2 Replies Latest reply: May 23, 2008 5:07 PM by 633637 RSS

    understanding eload errors for troubleshooting

    633637
      I created a session that is running 5 short scripts. The total VU's for all scripts combined is 96. Set to ramp up by 20% every 2 minutes, with iteration delay of 20 seconds. Generally the test runs great even when fully ramped up. After maybe 5 minutes I'll start to see errors which will clear up after a couple minutes and may randomly reappear after several more minutes.
      Below are the errors we see and the general pattern they follow.

      96 VU's are running fine, several minutes pass, maybe 5-20 VU's get an "Internet error 12002 the request has timed out". That is often followed by "504 Server Error code: Gateway Timeout " error. After a couple minutes those errors will clear up and the VU's will continue to chug away further iterations.

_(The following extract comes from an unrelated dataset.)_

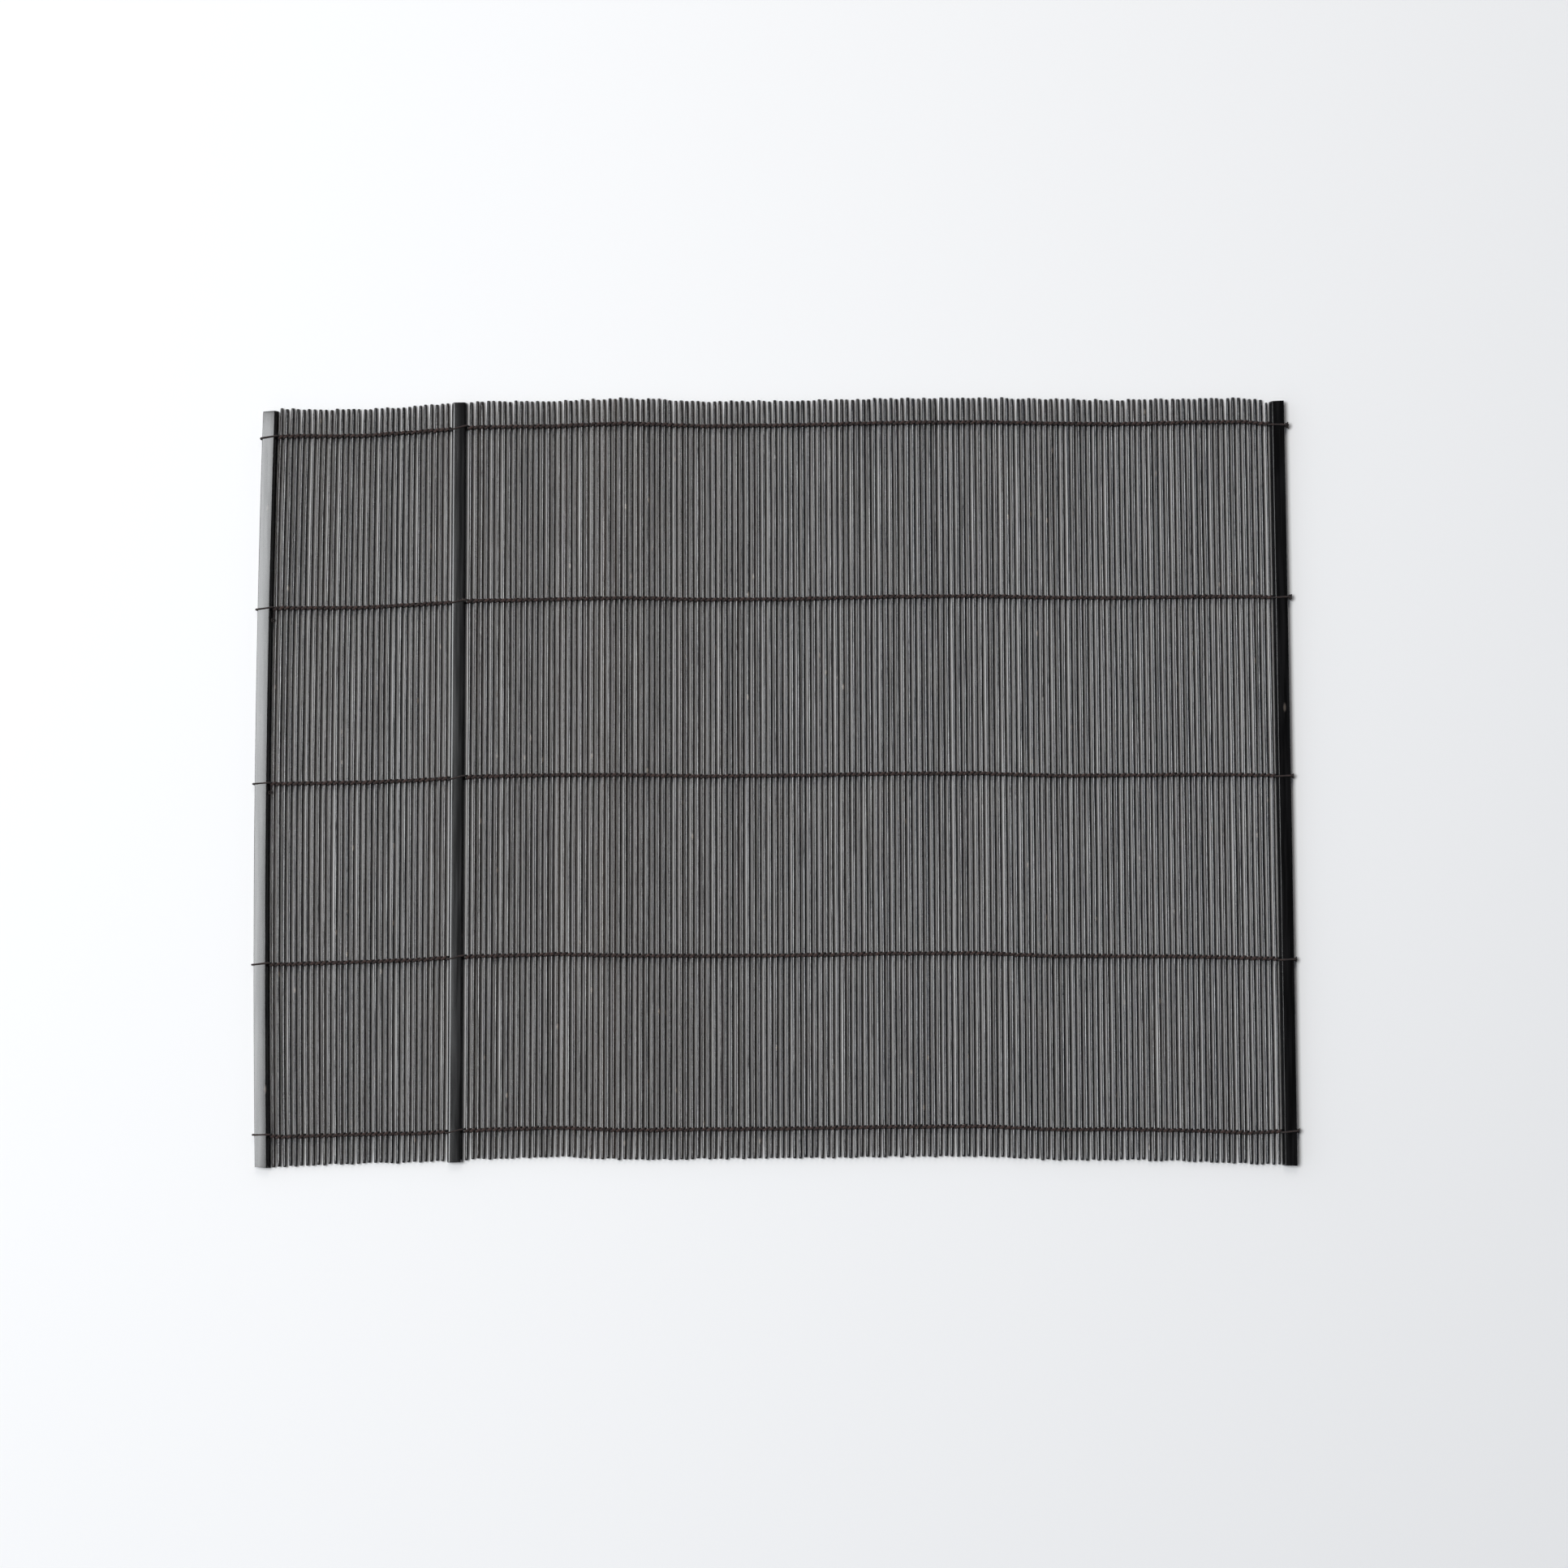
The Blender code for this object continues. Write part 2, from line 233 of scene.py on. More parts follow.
class Shape:
    """Points, faces, map coordinates and finish values gathered for one piece."""

    def __init__(self):
        self.points = []
        self.faces = []
        self.maps = []
        self.finish = []

    def tube(self, rings, lengths, finish, capped=True):
        """A closed tube through rings of points. The map runs along it and once round it, and
        the finish is one entry for the whole tube or a list with one for each ring."""
        sides = len(rings[0])
        start = len(self.points)
        for index, ring in enumerate(rings):
            self.points.extend(ring)
            self.finish.extend([finish[index] if isinstance(finish, list) else finish] * sides)
        for index in range(len(rings) - 1):
            base = start + index * sides
            here, there = lengths[index], lengths[index + 1]
            for side in range(sides):
                turn = (side + 1) % sides
                self.faces.append((base + side, base + turn, base + sides + turn, base + sides + side))
                low, high = side / sides, (side + 1) / sides
                self.maps.extend(((here, low), (here, high), (there, high), (there, low)))
        if capped:
            last = start + (len(rings) - 1) * sides
            self.faces.append(tuple(range(start + sides - 1, start - 1, -1)))
            self.maps.extend([(lengths[0], 0.5)] * sides)
            self.faces.append(tuple(range(last, last + sides)))
            self.maps.extend([(lengths[-1], 0.5)] * sides)

    def make(self, name, material, sharp_angle=50.0):
        mesh = bpy.data.meshes.new(name)
        mesh.from_pydata([tuple(Vector(point) + SHIFT) for point in self.points], [], self.faces)
        layer = mesh.uv_layers.new(name="along_and_round")
        layer.data.foreach_set("uv", [value for pair in self.maps for value in pair])
        attribute = mesh.attributes.new("finish", "FLOAT_COLOR", "POINT")
        attribute.data.foreach_set("color", [value for entry in self.finish for value in (*entry, 1.0)])
        mesh.polygons.foreach_set("use_smooth", [True] * len(mesh.polygons))
        mesh.set_sharp_from_angle(angle=math.radians(sharp_angle))
        mesh.materials.append(material)
        mesh.update()
        obj = bpy.data.objects.new(name, mesh)
        bpy.context.scene.collection.objects.link(obj)
        return obj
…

      The web application server monitoring looks fine. We are trying to narrow down where the issue is coming from. (appserver? firewall? database? the eload test machine? We are currently bypassing our proxy server to rule it out as a bottleneck) Does anyone have suggestions? Could it be the eload machine itself? Would putting a network sniffer/monitor on between the eload machine and the network be helpful - if so what do you recommend we watch?

      Thanks.
        • 1. Re: understanding eload errors for troubleshooting
          633637
          I think this means you have found a problem with either the web application. This web site explains why a 504 might occur:
          http://pcsupport.about.com/od/findbyerrormessage/a/504error.htm

          It might be that your web application is making requests to other app servers that might be running slow. Try adding some ServerStats for all the machines that are involved in your web application. You might be able to correlate some of the errors with performance problems on those servers.

          -GateCity_QA
          • 2. Re: understanding eload errors for troubleshooting
            633637
            Thanks for the link. Like you, I also suspect it is a problem on either the web application server, or some network piece in between. So it's good we found it. But now we need to know where it is occuring. So now I have a couple more questions I hope you or someone can answer.

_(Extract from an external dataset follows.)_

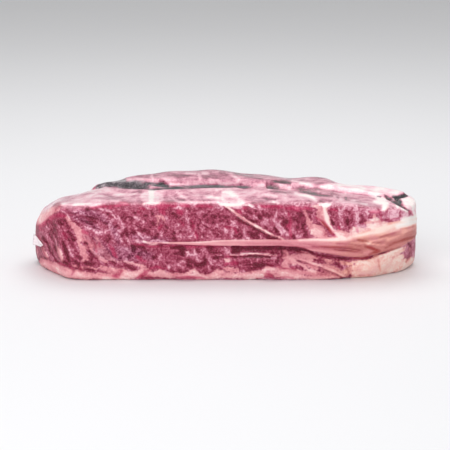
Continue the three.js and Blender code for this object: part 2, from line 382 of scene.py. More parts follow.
    def beyond_walls(self, points: Array) -> Array:
        """Distance out of the nearest wall, below zero inside all of them.

        Args:
            points: Places in mm.

        Returns:
            The distance for each place.
        """
        barrel = self.barrel * (points[:, 2] / (self.height / 2) - 1) ** 2
        side = np.full(len(points), -self.depth)
        for wall in self.walls:
            side = smooth_max(side, wall.outside(points) + barrel, wall.rounding)
        return side

    def outside(self, points: Array) -> Array:
        """Rough distance from the bare skin, below zero inside the block.

        Args:
            points: Places in mm.

        Returns:
            The distance for each place.
        """
        x, y, z = points.T
        side = self.beyond_walls(points)
        edge = between(self.brow_rounding, self.nape_rounding, step(y, *self.to_nape))
        topped = smooth_max(side, z - self.top_height(x, y), edge)
        return smooth_max(topped, -z - self.foot_drop, self.foot_rounding)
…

            I want to rule out my workstation (the one running eload). Has anyone recieved a 504 and had the problem be with the eload server itself and not a problem with the actual application being tested or the app server it is running on?

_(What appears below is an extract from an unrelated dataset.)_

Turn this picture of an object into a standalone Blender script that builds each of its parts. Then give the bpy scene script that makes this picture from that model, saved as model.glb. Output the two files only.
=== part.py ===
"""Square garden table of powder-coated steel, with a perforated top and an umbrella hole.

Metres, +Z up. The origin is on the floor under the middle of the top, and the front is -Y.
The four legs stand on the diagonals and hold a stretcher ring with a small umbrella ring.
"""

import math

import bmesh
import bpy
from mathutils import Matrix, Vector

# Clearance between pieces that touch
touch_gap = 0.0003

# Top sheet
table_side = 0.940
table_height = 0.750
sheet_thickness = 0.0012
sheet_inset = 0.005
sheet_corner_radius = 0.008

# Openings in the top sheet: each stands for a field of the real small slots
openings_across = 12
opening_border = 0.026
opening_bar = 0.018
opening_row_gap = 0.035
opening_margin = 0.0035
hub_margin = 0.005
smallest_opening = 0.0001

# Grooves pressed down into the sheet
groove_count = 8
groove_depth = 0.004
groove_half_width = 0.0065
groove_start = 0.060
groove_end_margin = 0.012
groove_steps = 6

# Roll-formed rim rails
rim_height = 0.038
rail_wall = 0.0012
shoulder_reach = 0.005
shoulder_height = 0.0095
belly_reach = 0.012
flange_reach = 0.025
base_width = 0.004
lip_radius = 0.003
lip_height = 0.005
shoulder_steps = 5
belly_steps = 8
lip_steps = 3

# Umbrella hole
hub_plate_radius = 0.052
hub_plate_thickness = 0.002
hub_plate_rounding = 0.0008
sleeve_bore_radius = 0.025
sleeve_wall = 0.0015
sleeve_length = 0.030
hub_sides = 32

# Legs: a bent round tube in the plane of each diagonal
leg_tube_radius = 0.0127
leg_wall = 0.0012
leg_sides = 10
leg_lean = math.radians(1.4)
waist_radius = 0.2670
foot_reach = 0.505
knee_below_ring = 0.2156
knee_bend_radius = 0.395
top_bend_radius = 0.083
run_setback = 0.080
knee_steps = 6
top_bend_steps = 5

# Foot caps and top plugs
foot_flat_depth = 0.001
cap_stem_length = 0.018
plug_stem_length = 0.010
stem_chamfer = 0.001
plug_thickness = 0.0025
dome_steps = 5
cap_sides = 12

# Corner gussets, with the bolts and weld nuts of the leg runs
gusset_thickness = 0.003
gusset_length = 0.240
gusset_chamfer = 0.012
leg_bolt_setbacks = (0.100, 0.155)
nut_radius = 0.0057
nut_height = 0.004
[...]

            Does anyone have tips on how they narrowed the 504 down from here? Even though the problem is likely on one of the servers or something in the network - and isn't a problem specific to Empirix - I suspect others have also detected problems in their infrastructure when running eload. Any experiences or suggestions to help pinpoint where? We had performance monitoring on the web app servers. I found an article on this site recommending what to monitor - and I've passed it on to the web app server admins to reference before our next attempt.
            Thanks again!